Most airlines honor error fares to avoid the headache. But some don't. Going in, understand the risk.
Best Routes for Error Fares
Error fares don't happen on every route. They're most common on:
- Long-haul international flights: Tokyo, London, Paris, Sydney, Dubai (high base price = big savings when it's wrong)
- Premium cabin: Business class error fares are rarer but bigger jackpots
- Less common routes: An error on LAX–JFK might get lost in noise. An error on SFO–Manila stands out more.
What NOT to Do
- Don't call the airline to "confirm" the price before booking. The moment you tip them off, they'll fix it.
- Don't brag about error fares publicly before you've flown.
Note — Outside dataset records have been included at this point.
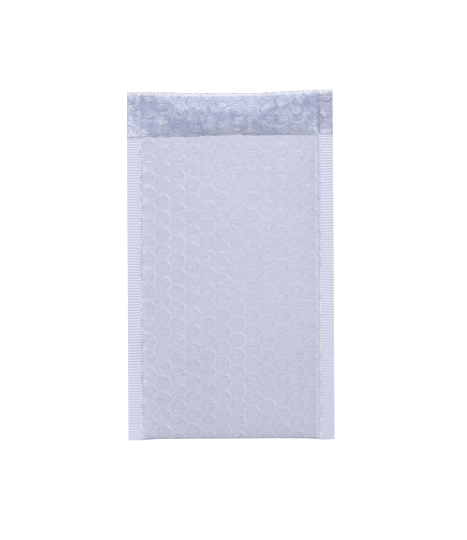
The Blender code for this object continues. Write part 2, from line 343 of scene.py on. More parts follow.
def marks_of(field, u, s):
    """What a material needs of each place: its bubble, its way from the centre, and the web."""
    away, across, along, chance = field
    return {
        "bubble": np.stack([away, chance[0], chance[1]], axis=-1),
        "spoke": np.stack([across * 1000, along * 1000, chance[2]], axis=-1),
        "web": np.stack([u, s, np.zeros_like(u)], axis=-1),
    }


# %% [markdown]
# ## Shader maths in plain Python
#
# A material is a graph of nodes. Writing `1 - mask` is easier to read than four lines that make
# a node and link it, so one small class wraps an output and adds a Math node for each operator.
# Every other node comes from one method, `node`. A finish is then painted like a picture:
# `glaze` lays thin colours over each other, and a mask says where each of them shows.

# %% Shader helpers
class Wire:
    """One output of a graph's nodes. An operator on it adds a Math node."""

    def __init__(self, graph, socket):
        self.graph = graph
        self.socket = socket

    def __add__(self, other):
        return self.graph.math("ADD", self, other)

    def __radd__(self, other):
        return self.graph.math("ADD", other, self)

    def __sub__(self, other):
        return self.graph.math("SUBTRACT", self, other)

    def __rsub__(self, other):
        return self.graph.math("SUBTRACT", other, self)

    def __mul__(self, other):
        return self.graph.math("MULTIPLY", self, other)

    def __rmul__(self, other):
        return self.graph.math("MULTIPLY", other, self)

    def __truediv__(self, other):
        return self.graph.math("DIVIDE", self, other)

    def __neg__(self):
        return self.graph.math("SUBTRACT", 0.0, self)

    def __abs__(self):
        return self.graph.math("ABSOLUTE", self)


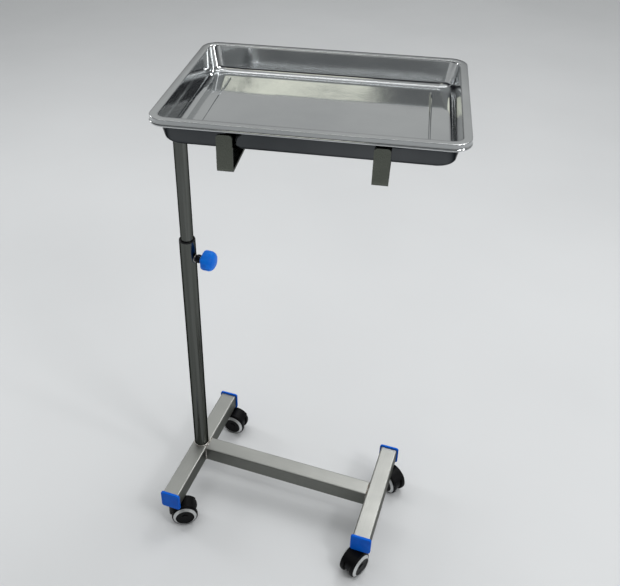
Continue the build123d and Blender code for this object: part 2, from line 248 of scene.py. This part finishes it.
def bar_steel(name, grain):
    """A base bar's steel, with painted shade: its sides are coloured far darker than its top."""
    return brushed_steel(name, (0.52, 0.525, 0.50), (0.45, 0.455, 0.435), 0.40, grain,
                         sides=(0.19, 0.195, 0.18), edge=0.5)


finishes = {
    "tray_steel": tray_steel("tray_sheet_steel", (0.62, 0.635, 0.64), (0.54, 0.555, 0.565), 0.9),
    # Painted shade: the mast's steel is coloured far darker than the bars' to stand in for the dark room
    # it mirrors
    "mast_steel": tube_steel("shaded_mast_tube_steel", (0.135, 0.140, 0.132), (0.085, 0.090, 0.082), 0.17),
    "bar_y": bar_steel("bar_steel_along", LENGTHWAYS_Y),
    "bar_x": bar_steel("bar_steel_across", LENGTHWAYS_X),
    # Painted shade: the straps' steel is coloured far darker than the bars' to stand in for the shade
    # under the tray
    "cradle_steel": brushed_steel(
        "cradle_steel", (0.16, 0.17, 0.145), (0.10, 0.107, 0.092), 0.24, LENGTHWAYS_Y, edge=0.4),
    "plated_steel": brushed_steel(
        "plated_steel", (0.45, 0.46, 0.47), (0.30, 0.31, 0.32), 0.20, LENGTHWAYS_X),
    "dark_steel": brushed_steel(
        "dark_plated_steel", (0.05, 0.05, 0.055), (0.02, 0.02, 0.025), 0.25, LENGTHWAYS_X, edge=0.4),
    "blue_plastic": plastic(
        "blue_plastic", (0.0005, 0.120, 0.620), (0.0005, 0.090, 0.520), 0.45, shine=0.12),
    "knob_plastic": plastic(
        "blue_knob_plastic", (0.004, 0.230, 0.950), (0.002, 0.160, 0.800), 0.40, shine=0.16),
    "black_plastic": plastic(
        "black_plastic", (0.008, 0.008, 0.009), (0.004, 0.004, 0.005), 0.42, shine=0.25),
    "caster_plastic": plastic(
        "caster_plastic", (0.002, 0.002, 0.0025), (0.001, 0.001, 0.0015), 0.42, shine=0.12),
    "wheel_plastic": plastic(
        "wheel_plastic", (0.0025, 0.0025, 0.003), (0.001, 0.001, 0.0015), 0.42, shine=0.12),
    "trim_silver": plastic("trim_silver", (0.66, 0.67, 0.67), (0.56, 0.57, 0.57), 0.34, metallic=0.85),
    "nylon": plastic("nylon", (0.62, 0.61, 0.56), (0.52, 0.51, 0.46), 0.45),
}
# Painted shade: the tray's underside and outer wall take a much darker copy of the same sheet steel
shaded_tray_outside = tray_steel("shaded_tray_outside_steel", (0.085, 0.089, 0.093), (0.058, 0.062, 0.066), 0.30)
weld_finish = weld_steel("weld_steel")

# Nodes whose finish isn't the one named by their material slot
BY_NODE = {"left_bar": "bar_y", "right_bar": "bar_y", "crossbar": "bar_x", "clamp_boss": "dark_steel"}
slot_of = {part["node"]: part["material_slot"] for part in frame["record"]["subparts"]}
for node_name, node in cad_nodes.items():
    finish_name = BY_NODE[node_name] if node_name in BY_NODE else slot_of[node_name]
    node.data.materials.clear()
    node.data.materials.append(finishes[finish_name])


# Mesh helpers

def piece(name, verts, faces, material, body):
    """A new mesh object that rides on a body."""
    mesh = bpy.data.meshes.new(name)
    mesh.from_pydata(verts, [], faces)
    mesh.validate()
    mesh.materials.append(material)
    mesh.shade_smooth()
    obj = bpy.data.objects.new(name, mesh)
    bpy.context.scene.collection.objects.link(obj)
    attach(obj, body)
    return obj


def in_head(x, y, z):
    """A point of the head's frame, x along the tray from the mast, in the object's frame."""
    return (
        x * math.cos(HEAD_ANGLE) - y * math.sin(HEAD_ANGLE),
        x * math.sin(HEAD_ANGLE) + y * math.cos(HEAD_ANGLE),
        z,
    )


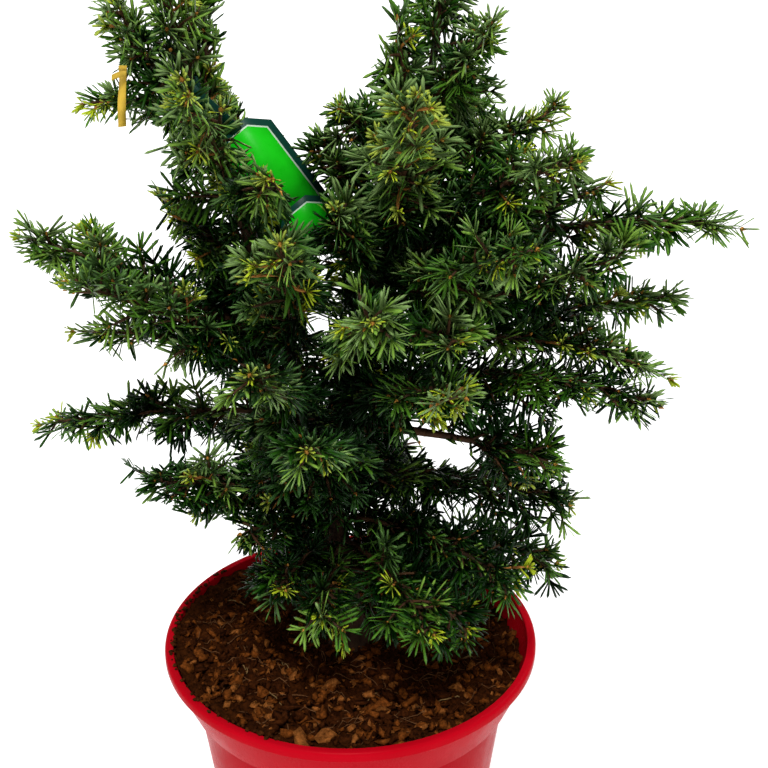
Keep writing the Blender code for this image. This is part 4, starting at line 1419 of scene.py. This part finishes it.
def make_wood(limbs):
    rough = bark_material("bark_rough")
    trunk, leaders, boughs = Heap(), Heap(), Heap()
    bark_tube(trunk, limbs["trunk"], TRUNK_BARK, 1, limbs["trunk"].radii, lobed=True)
    trunk.piece("bark_trunk", rough, "bark", ["trunk"], SMOOTH_BARK)
    for seed, name in enumerate(STEM_AND_LEADERS[1:], 5):
        bark_tube(leaders, limbs[name], LEADER_BARK, seed, limbs[name].radii)
    leaders.piece("bark_leaders", rough, "bark", ["leader_left", "leader_right"], SMOOTH_BARK)
    for seed, name in enumerate(BOUGHS, 20):
        limb, share = limbs[name], BRANCHES[name].bare
        bark_tube(boughs, limb, BOUGH_BARK, seed, (limb.radius(0.0), limb.radius(share)),
                  share + BOUGH_OVERLAP)
    bare_nodes = [name for name in frame["nodes"] if name.startswith("bough_")]
    boughs.piece("bark_boughs", bark_material("bark_young"), "bark", bare_nodes, SMOOTH_BARK)


# Pot

def arc(middle, radius, first, last):
    """Radius and height pairs on a quarter round, with angles in degrees."""
    return [(middle[0] + radius * math.cos(math.radians(angle)),
             middle[1] + radius * math.sin(math.radians(angle)))
            for angle in np.linspace(first, last, ARC_STEPS)]


def inner_radius(height):
    """Radius of the pot's inner wall at a height."""
    stations = (
        (POT_FLOOR, BODY_FOOT_RADIUS - POT_WALL),
        (POT_HEIGHT - BAND_DEPTH - POT_WALL, BODY_TOP_RADIUS - POT_WALL),
        (POT_HEIGHT - BAND_DEPTH + POT_WALL, BAND_FOOT_RADIUS - POT_WALL),
        (POT_HEIGHT - LIP_DEPTH, RIM_RADIUS - LIP_WIDTH),
        (POT_HEIGHT, RIM_RADIUS - LIP_WIDTH),
    )
    return float(np.interp(height, *zip(*stations)))


def pot_profile():
    """Radius and height from the middle of the floor up inside and down outside."""
    foot = POT_HEIGHT - BAND_DEPTH
    profile = [(0.0, POT_FLOOR)]
    for height in (POT_FLOOR, foot - POT_WALL, foot + POT_WALL, POT_HEIGHT - LIP_DEPTH):
        profile.append((inner_radius(height), height))
    inside = RIM_RADIUS - LIP_WIDTH
    profile += arc((inside + LIP_STEP, POT_HEIGHT - LIP_STEP), LIP_STEP, 180.0, 90.0)
    round_lip = 2.0 * LIP_ROUND
    profile += arc((RIM_RADIUS - round_lip, POT_HEIGHT - round_lip), round_lip, 90.0, 0.0)
    profile += arc((RIM_RADIUS - LIP_ROUND, POT_HEIGHT - LIP_DEPTH), LIP_ROUND, 0.0, -90.0)
    profile.append((RIM_RADIUS - 1.6 * LIP_ROUND, POT_HEIGHT - LIP_DEPTH - LIP_ROUND))
    profile += arc((BAND_FOOT_RADIUS - LIP_ROUND, foot + LIP_ROUND), LIP_ROUND, -12.0, -90.0)
    profile.append((BODY_TOP_RADIUS + LIP_STEP, foot))
    profile += arc((BODY_TOP_RADIUS + LIP_STEP, foot - LIP_STEP), LIP_STEP, 90.0, 180.0)
    profile += arc((BODY_FOOT_RADIUS - FOOT_ROUND, FOOT_ROUND), FOOT_ROUND, 0.0, -90.0)
    profile.append((0.0, 0.0))
    return profile


def make_pot():
    points = []
    rings = []
    for radius, height in pot_profile():
        add_ring(points, rings, level_ring(radius, height, POT_SEGMENTS if radius > 0.0 else 1))
    pot = mesh_object("pot_shell", points, bridged(rings), [red_material()])
    outwards(pot)
    for angle in circle(DRAIN_HOLES):
        drain(pot, DRAIN_RING * math.cos(angle), DRAIN_RING * math.sin(angle))
    smooth(pot, SMOOTH_POT)
    declare(pot, ["pot"])


def drain(pot, x, y):
    """Cuts one drain hole through the pot's floor."""
    points = [point for height in (-POT_FLOOR, 2.0 * POT_FLOOR)
              for point in level_ring(DRAIN_RADIUS, height, DRAIN_SEGMENTS, x, y)]
    cutter = mesh_object("drain_cutter", points, bar(rows_of(2, DRAIN_SEGMENTS)))
    outwards(cutter)
    step = pot.modifiers.new("drain", "BOOLEAN")
    step.operation = "DIFFERENCE"
    step.solver = "EXACT"
    step.object = cutter
    graph = bpy.context.evaluated_depsgraph_get()
    mesh = bpy.data.meshes.new_from_object(pot.evaluated_get(graph))
    pot.modifiers.clear()
    pot.data = mesh
    bpy.data.objects.remove(cutter)


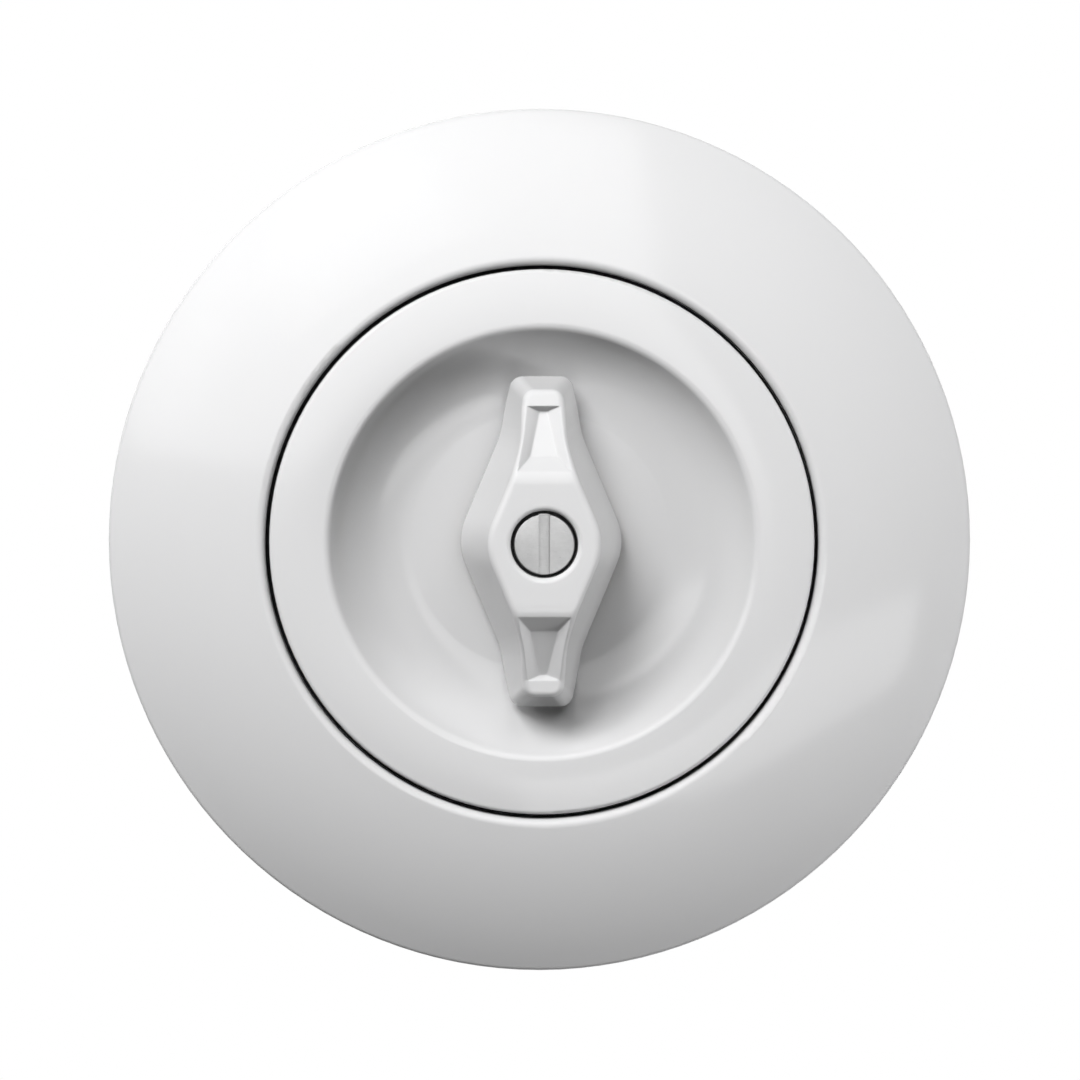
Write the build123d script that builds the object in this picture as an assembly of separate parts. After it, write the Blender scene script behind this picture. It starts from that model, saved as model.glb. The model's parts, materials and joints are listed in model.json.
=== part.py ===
from build123d import *
import os
from math import cos, radians, sin, sqrt

# Round flush-mounted rotary dimmer with a two-winged knob, in millimetres.
# It is drawn lying on its back: Z is the distance from the wall plane, Y points up the wall.
# The last step stands it against the wall, so that the front faces -Y and +Z is up.

# Cover frame: a domed ring that lies on the wall
RING_RADIUS = 50.0
RING_EDGE_HEIGHT = 2.2
RING_TOP_HEIGHT = 9.6
RING_DOME_RISE = 0.9
RING_WALL = 2.4
RING_REAR_LAND = 3.5
RING_SKIRT_WALL = 2.0
RING_SHOULDER_RADIUS = 0.9
RING_EDGE_RADIUS = 0.6
LEDGE_BOTTOM = 1.6
LEDGE_TOP = 4.0
LEDGE_WIDTH = 2.2
RING_RIBS = 12
RING_RIB_THICKNESS = 1.2
RING_RIB_CLEARANCE = 0.6

# Dark cushion under the rim of the centre plate
CUSHION_THICKNESS = 0.8
CUSHION_CLEARANCE = 0.1

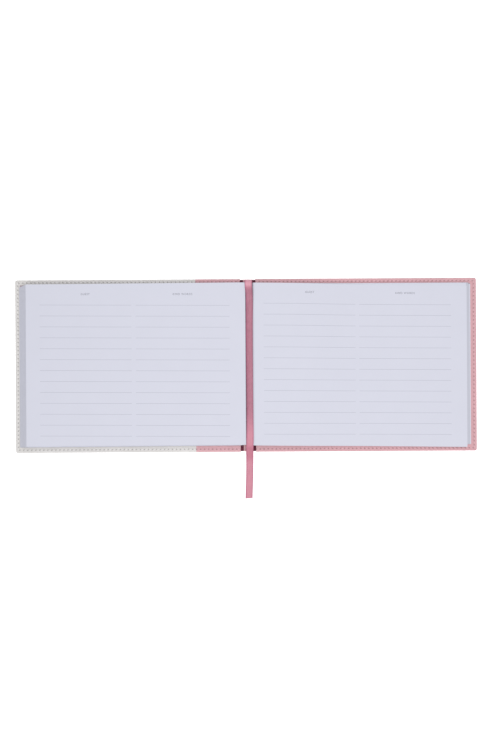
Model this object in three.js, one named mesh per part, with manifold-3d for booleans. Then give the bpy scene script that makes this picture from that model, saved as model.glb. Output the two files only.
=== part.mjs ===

It attracts airline attention.
- Don't try to book multiple error fare tickets in different names. That's fraud. Book for yourself or immediate family only.
- Don't assume the airline will honor it. It usually will, but not always. Understand the risk going in.
The Bottom Line
Error fares are the Holy Grail of travel hacking. They're rare, they're fast, and they require you to act instantly. But if you're subscribed to the right deal alerts and you move fast, you can score a trip that would normally cost $1,000 for $300. That's real money.
The key is early notification + instant action. Use Aviasales or similar tools to get alerts the moment an error appears. The difference between booking in the first minute versus the fifth minute can be the difference between a confirmed trip and a cancelled booking.